Background: From the earliest dynasties the upreared cobra, the uraeus, was the emblem of royalty, worn on the pharaoh's forehead to signify his kingship and divinity. As a goddess she was the eye of the sun, spitting fire at the king's enemies. The uraeus was among the amulets depicted in both the MacGregor papyrus and the Osiris complex at Dendera. Usually, more than one was placed on the mummy, sometimes at the forehead or even over the feet, but most often on the torso. The uraeus, which as an amulet was intended to provide the non-royal dead with the protection usually reserved for royalty, but which, because of the sloughing of its skin also symbolized resurrection, exists in two basic forms from the twenty-sixth dynasty onwards. In both the fully puffed-up hood is carefully detailed; in the commoner type, a great coil of the body arches up behind to the same height as the head (as is the case on our amulet) and has a suspension loop on top of it.

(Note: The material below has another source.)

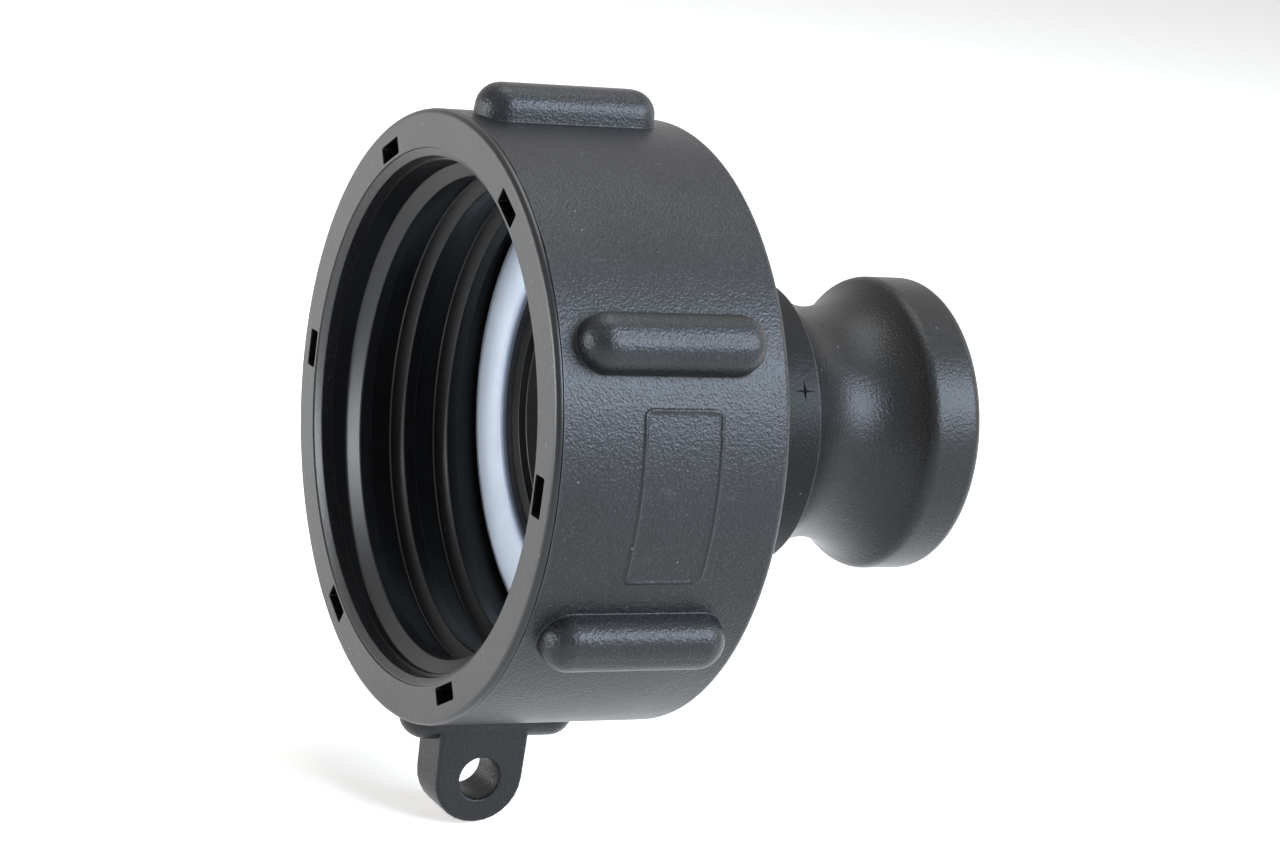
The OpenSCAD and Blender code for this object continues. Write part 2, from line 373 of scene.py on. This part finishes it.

In the other form, only the tip of the tail appears to one side of the base of the hood which lies against a back pillar pierced for suspension.
See Carol Andrews, Amulets of Ancient Egypt (London, British Museum Press, 1994), p. 34-35 and especially p. 75-76 and fig. 76b.
Dimensions: Length: 1.7 cm (0.66 inches)
Condition: Intact and in excellent condition overall.
Provenance: Private collection of Geoffrey Metz, Egyptologist, Sweden acquired from the trade in the early 1990s.